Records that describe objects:

◆ ◆ ◆ ◆ ◆ ◆ ◆

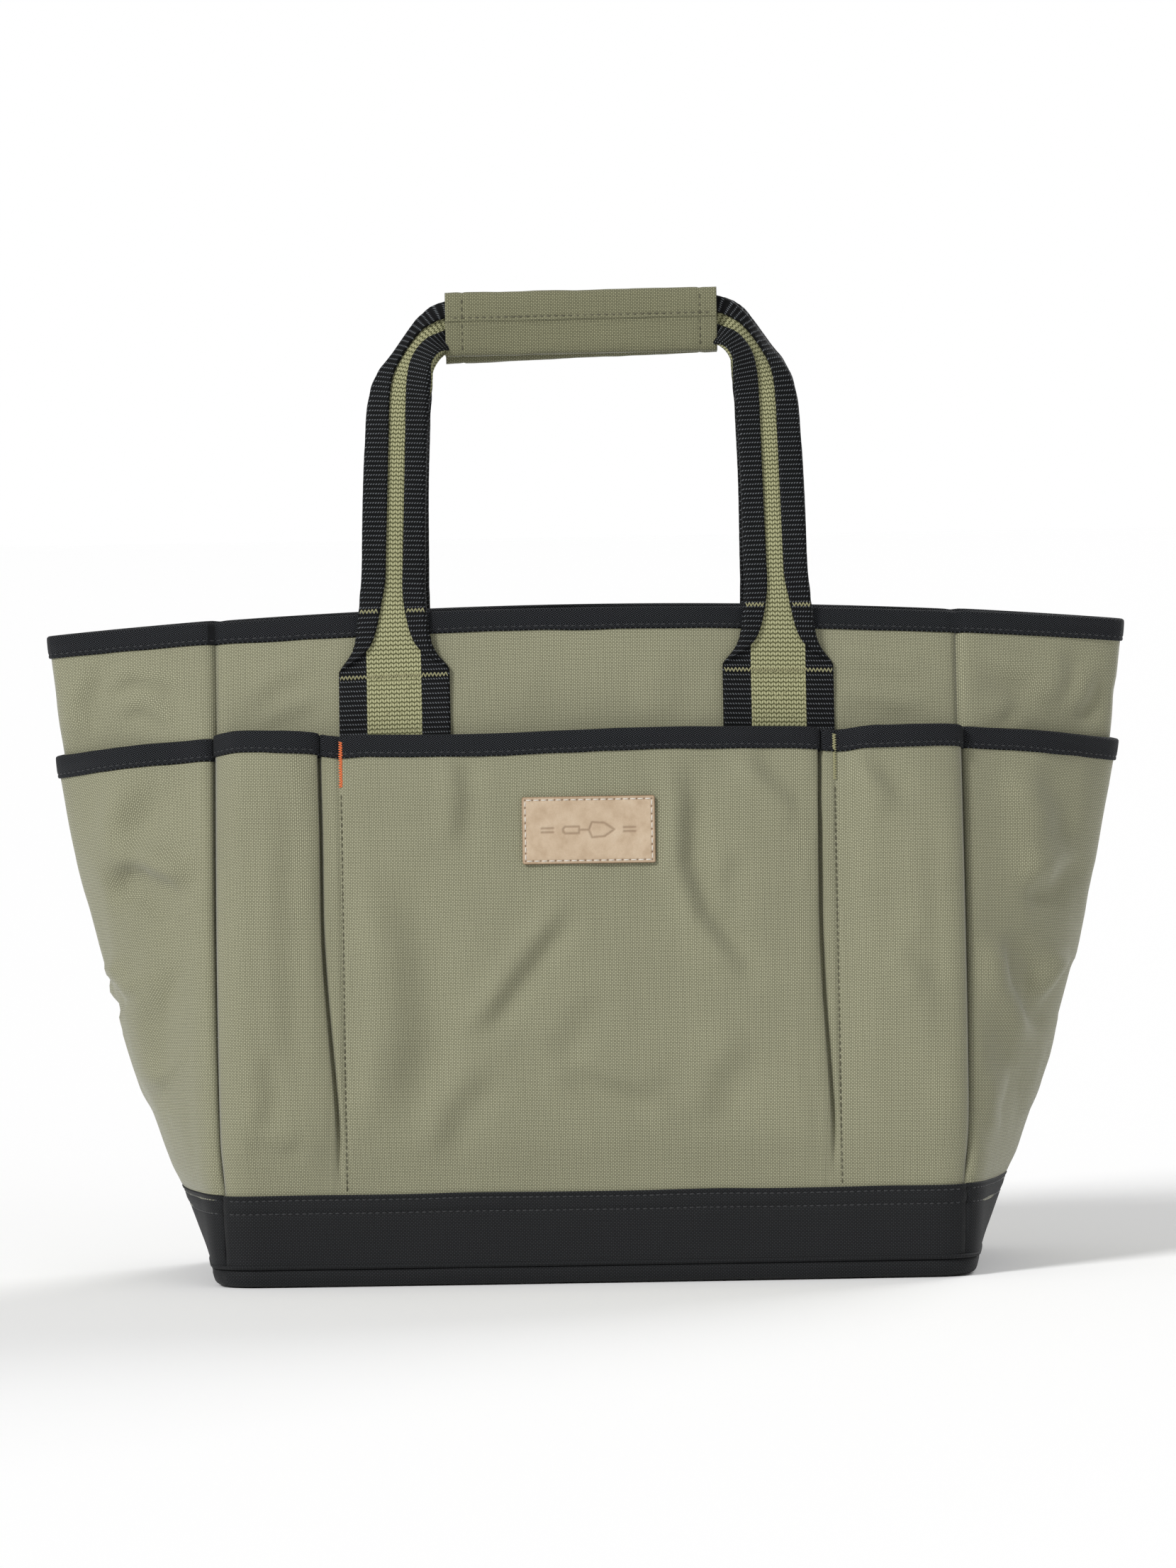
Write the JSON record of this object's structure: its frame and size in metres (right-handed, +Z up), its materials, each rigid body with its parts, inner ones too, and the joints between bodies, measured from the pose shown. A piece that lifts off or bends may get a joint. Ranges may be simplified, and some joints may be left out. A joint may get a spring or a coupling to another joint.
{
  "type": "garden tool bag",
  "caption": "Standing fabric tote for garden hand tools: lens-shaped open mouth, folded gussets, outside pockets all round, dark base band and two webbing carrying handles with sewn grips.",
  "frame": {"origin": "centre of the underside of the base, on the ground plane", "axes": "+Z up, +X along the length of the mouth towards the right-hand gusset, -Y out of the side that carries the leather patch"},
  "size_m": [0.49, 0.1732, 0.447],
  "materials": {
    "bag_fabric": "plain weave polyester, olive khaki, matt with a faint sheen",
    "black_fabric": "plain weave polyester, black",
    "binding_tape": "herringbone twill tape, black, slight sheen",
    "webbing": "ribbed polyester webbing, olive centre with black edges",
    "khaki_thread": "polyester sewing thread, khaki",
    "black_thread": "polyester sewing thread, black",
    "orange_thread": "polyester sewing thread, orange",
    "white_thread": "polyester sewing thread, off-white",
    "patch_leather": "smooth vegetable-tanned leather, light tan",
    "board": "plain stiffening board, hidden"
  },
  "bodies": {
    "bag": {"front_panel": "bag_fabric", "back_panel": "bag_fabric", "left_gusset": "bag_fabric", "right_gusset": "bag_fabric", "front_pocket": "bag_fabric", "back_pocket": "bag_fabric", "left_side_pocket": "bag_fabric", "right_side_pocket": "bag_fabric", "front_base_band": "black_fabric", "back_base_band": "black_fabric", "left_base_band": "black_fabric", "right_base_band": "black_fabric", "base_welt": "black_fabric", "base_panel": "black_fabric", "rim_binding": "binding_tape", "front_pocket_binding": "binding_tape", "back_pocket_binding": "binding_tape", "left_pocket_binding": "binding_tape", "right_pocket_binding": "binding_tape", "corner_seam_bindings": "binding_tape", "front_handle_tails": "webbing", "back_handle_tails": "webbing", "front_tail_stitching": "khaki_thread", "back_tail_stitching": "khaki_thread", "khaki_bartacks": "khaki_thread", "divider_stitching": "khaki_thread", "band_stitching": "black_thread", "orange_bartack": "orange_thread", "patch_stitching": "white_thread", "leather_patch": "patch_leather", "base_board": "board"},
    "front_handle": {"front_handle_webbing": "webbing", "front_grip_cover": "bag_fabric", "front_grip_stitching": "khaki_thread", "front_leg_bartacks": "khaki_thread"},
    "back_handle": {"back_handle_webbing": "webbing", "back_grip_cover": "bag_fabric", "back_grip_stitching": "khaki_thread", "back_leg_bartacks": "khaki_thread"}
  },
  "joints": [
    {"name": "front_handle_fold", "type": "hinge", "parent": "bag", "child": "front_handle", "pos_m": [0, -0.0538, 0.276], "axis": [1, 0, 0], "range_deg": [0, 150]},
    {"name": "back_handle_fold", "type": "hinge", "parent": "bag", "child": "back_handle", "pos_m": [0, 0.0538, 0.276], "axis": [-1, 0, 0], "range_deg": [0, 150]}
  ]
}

◆ ◆ ◆ ◆ ◆ ◆ ◆

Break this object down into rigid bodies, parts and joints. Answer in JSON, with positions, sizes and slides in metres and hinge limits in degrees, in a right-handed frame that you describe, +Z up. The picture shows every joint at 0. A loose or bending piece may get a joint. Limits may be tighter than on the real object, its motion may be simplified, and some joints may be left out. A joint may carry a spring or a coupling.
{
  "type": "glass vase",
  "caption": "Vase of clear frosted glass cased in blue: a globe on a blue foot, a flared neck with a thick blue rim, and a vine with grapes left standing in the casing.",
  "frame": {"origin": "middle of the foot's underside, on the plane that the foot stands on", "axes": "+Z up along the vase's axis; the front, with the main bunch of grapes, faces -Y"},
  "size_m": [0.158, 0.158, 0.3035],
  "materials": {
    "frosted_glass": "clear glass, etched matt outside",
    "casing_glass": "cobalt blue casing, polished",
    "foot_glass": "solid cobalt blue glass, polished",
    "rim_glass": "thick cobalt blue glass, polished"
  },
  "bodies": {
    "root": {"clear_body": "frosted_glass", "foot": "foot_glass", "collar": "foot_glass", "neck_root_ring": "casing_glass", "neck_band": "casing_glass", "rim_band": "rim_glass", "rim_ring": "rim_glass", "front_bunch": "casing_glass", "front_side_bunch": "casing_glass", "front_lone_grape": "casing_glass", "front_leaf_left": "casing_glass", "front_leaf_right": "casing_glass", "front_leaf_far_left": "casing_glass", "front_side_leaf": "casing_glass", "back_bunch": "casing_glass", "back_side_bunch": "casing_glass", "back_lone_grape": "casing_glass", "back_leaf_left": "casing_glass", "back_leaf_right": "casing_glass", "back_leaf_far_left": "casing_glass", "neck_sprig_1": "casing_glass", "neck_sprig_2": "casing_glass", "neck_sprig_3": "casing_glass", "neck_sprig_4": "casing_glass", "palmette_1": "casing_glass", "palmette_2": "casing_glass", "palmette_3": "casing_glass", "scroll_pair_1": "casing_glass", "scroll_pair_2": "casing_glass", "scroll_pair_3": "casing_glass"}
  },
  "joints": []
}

◆ ◆ ◆ ◆ ◆ ◆ ◆

Exercise brief: Copy each line from the records above that includes the string "parts".

Final answer:
Write the JSON record of this object's structure: its frame and size in metres (right-handed, +Z up), its materials, each rigid body with its parts, inner ones too, and the joints between bodies, measured from the pose shown. A piece that lifts off or bends may get a joint. Ranges may be simplified, and some joints may be left out. A joint may get a spring or a coupling to another joint.
Break this object down into rigid bodies, parts and joints. Answer in JSON, with positions, sizes and slides in metres and hinge limits in degrees, in a right-handed frame that you describe, +Z up. The picture shows every joint at 0. A loose or bending piece may get a joint. Limits may be tighter than on the real object, its motion may be simplified, and some joints may be left out. A joint may carry a spring or a coupling.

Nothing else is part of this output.